**What the exercise asks**
Print the lines beginning with the one that contains "const glove = new THREE.Group();" and ending with the one that contains "obj.matrix_world = Matrix.Identity(4)", exactly, both included, and no other lines.

::::::::::

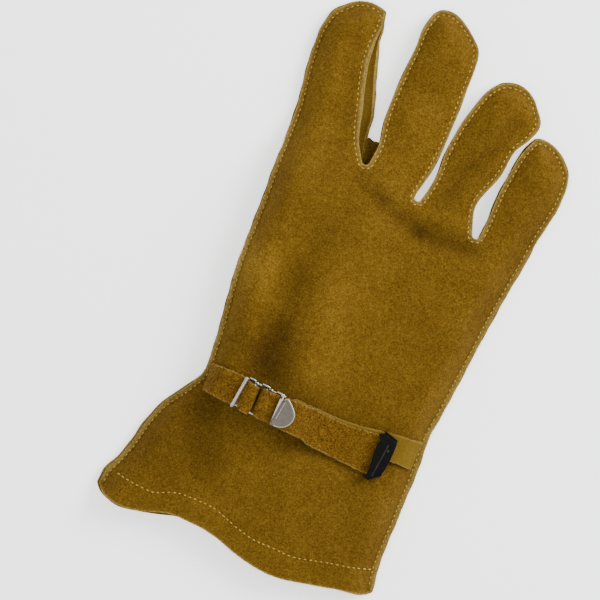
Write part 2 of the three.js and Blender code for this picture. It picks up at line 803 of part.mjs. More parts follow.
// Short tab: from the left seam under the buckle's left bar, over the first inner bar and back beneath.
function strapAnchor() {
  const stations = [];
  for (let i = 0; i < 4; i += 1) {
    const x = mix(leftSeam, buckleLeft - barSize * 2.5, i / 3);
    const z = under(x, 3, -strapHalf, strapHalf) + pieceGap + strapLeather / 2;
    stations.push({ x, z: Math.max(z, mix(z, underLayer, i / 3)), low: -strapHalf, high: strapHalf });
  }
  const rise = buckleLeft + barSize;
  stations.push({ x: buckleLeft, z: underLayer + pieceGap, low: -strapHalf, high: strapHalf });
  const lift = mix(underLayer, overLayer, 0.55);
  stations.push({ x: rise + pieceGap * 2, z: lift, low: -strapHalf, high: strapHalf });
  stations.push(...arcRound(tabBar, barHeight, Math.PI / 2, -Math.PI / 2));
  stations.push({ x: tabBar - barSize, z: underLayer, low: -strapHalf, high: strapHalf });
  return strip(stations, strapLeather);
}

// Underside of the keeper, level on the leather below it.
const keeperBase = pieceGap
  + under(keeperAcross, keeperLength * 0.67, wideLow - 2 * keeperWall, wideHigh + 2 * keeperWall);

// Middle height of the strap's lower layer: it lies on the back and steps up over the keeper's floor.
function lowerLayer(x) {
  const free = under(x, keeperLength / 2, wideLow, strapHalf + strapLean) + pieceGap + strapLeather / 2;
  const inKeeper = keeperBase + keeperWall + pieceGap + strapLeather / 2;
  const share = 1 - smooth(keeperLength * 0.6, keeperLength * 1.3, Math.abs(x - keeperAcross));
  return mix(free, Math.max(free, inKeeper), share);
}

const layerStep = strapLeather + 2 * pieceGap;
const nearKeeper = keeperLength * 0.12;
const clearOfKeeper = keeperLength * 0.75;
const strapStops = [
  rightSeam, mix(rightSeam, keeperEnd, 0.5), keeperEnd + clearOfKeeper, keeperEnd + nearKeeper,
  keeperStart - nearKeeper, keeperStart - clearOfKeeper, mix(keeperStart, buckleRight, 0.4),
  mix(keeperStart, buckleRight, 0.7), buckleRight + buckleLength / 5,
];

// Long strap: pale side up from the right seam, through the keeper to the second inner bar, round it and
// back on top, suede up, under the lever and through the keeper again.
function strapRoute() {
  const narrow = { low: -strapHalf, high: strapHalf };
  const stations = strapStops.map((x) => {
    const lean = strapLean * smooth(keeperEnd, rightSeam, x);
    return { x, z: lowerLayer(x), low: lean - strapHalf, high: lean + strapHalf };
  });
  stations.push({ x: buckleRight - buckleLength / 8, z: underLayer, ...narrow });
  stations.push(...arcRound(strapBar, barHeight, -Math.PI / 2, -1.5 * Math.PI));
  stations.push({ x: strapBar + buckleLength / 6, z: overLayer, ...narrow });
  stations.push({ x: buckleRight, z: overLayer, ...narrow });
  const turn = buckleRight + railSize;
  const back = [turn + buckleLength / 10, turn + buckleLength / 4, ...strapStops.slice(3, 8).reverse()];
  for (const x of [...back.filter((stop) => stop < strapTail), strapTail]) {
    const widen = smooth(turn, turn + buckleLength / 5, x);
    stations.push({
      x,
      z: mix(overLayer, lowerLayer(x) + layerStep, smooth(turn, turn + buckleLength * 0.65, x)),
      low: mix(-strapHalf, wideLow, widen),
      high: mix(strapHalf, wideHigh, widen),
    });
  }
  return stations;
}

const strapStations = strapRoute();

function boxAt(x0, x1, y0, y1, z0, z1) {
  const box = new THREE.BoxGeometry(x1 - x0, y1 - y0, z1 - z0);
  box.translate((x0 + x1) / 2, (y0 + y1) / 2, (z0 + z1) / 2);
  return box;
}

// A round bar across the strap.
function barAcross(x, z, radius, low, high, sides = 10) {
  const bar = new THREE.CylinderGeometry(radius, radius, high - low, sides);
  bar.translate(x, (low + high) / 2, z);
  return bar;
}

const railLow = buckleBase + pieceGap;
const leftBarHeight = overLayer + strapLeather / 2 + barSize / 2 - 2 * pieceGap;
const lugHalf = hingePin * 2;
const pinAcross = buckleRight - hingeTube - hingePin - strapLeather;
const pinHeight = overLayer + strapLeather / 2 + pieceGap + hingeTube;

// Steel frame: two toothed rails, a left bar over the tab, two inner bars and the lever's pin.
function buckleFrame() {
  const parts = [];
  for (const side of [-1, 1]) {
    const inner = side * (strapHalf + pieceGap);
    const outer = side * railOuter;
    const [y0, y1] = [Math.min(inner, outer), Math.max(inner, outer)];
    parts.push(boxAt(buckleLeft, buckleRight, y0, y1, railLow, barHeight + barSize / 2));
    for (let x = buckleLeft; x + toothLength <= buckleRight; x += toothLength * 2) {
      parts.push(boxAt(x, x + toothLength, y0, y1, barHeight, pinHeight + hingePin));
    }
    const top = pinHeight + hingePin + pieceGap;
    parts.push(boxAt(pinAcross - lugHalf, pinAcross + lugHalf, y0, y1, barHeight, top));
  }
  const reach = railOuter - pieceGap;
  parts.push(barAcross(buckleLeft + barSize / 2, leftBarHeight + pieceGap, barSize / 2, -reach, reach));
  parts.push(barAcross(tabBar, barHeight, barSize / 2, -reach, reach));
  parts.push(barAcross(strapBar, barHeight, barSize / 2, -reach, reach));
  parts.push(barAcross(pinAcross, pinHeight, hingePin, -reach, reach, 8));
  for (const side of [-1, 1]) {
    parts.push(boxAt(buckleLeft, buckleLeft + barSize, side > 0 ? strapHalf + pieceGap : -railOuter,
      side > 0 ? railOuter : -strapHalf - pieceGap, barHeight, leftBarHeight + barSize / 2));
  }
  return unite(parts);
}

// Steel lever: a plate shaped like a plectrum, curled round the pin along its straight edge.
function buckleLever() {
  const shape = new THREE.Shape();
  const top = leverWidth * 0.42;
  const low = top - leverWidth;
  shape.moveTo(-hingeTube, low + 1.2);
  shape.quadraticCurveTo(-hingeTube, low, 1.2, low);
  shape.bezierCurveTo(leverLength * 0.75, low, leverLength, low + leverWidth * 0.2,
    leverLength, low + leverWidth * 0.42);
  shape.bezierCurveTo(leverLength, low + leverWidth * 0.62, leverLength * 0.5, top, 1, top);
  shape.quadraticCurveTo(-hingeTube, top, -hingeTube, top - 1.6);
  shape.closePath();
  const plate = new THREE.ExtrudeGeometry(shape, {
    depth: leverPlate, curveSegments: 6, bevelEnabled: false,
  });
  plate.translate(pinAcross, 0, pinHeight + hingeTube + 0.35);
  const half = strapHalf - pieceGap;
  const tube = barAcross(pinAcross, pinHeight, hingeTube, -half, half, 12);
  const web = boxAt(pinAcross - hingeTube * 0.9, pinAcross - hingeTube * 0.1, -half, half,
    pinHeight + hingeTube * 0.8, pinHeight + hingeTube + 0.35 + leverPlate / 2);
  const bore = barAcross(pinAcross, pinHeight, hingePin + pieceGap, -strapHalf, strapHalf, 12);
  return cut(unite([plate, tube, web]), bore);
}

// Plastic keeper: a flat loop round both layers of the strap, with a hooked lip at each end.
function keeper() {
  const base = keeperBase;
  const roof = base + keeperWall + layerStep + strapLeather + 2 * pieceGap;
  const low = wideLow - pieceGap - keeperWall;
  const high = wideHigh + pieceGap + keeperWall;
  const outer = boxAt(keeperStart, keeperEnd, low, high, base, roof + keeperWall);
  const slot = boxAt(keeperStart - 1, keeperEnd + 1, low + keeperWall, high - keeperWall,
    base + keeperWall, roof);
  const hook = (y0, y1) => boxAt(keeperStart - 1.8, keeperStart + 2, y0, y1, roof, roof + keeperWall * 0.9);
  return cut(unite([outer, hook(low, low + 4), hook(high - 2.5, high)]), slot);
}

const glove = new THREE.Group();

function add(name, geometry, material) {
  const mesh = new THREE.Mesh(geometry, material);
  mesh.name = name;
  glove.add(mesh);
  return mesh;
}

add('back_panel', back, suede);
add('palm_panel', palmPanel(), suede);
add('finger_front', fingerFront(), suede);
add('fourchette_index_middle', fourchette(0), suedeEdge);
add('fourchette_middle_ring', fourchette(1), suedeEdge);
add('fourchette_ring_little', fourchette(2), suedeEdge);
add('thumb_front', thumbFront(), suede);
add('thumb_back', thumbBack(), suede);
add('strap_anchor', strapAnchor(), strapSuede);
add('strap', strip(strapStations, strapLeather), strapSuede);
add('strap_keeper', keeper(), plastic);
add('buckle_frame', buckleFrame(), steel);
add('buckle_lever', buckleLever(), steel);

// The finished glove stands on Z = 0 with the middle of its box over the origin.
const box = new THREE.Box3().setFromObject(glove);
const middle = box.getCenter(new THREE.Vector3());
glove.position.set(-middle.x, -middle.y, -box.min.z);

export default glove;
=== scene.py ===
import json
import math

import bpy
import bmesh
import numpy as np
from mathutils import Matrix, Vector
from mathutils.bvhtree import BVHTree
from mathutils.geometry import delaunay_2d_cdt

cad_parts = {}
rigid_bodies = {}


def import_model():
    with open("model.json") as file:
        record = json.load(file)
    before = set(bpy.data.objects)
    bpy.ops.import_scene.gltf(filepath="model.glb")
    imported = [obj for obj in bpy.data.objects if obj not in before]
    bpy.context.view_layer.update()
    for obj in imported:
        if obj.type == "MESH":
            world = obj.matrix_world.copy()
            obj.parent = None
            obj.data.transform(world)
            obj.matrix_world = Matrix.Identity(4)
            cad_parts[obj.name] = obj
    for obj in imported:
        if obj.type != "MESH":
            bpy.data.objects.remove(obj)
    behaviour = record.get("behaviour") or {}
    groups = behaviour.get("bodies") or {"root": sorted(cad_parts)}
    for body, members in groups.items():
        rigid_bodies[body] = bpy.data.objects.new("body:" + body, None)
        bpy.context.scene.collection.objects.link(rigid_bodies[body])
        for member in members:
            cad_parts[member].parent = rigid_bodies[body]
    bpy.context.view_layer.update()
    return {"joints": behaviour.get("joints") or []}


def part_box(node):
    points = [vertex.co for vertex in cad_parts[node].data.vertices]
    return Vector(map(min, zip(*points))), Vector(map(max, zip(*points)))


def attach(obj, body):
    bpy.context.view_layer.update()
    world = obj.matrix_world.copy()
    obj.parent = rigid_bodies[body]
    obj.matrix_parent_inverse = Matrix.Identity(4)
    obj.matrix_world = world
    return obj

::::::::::

**Expected output**
const glove = new THREE.Group();

function add(name, geometry, material) {
  const mesh = new THREE.Mesh(geometry, material);
  mesh.name = name;
  glove.add(mesh);
  return mesh;
}

add('back_panel', back, suede);
add('palm_panel', palmPanel(), suede);
add('finger_front', fingerFront(), suede);
add('fourchette_index_middle', fourchette(0), suedeEdge);
add('fourchette_middle_ring', fourchette(1), suedeEdge);
add('fourchette_ring_little', fourchette(2), suedeEdge);
add('thumb_front', thumbFront(), suede);
add('thumb_back', thumbBack(), suede);
add('strap_anchor', strapAnchor(), strapSuede);
add('strap', strip(strapStations, strapLeather), strapSuede);
add('strap_keeper', keeper(), plastic);
add('buckle_frame', buckleFrame(), steel);
add('buckle_lever', buckleLever(), steel);

// The finished glove stands on Z = 0 with the middle of its box over the origin.
const box = new THREE.Box3().setFromObject(glove);
const middle = box.getCenter(new THREE.Vector3());
glove.position.set(-middle.x, -middle.y, -box.min.z);

export default glove;
=== scene.py ===
import json
import math

import bpy
import bmesh
import numpy as np
from mathutils import Matrix, Vector
from mathutils.bvhtree import BVHTree
from mathutils.geometry import delaunay_2d_cdt

cad_parts = {}
rigid_bodies = {}


def import_model():
    with open("model.json") as file:
        record = json.load(file)
    before = set(bpy.data.objects)
    bpy.ops.import_scene.gltf(filepath="model.glb")
    imported = [obj for obj in bpy.data.objects if obj not in before]
    bpy.context.view_layer.update()
    for obj in imported:
        if obj.type == "MESH":
            world = obj.matrix_world.copy()
            obj.parent = None
            obj.data.transform(world)
            obj.matrix_world = Matrix.Identity(4)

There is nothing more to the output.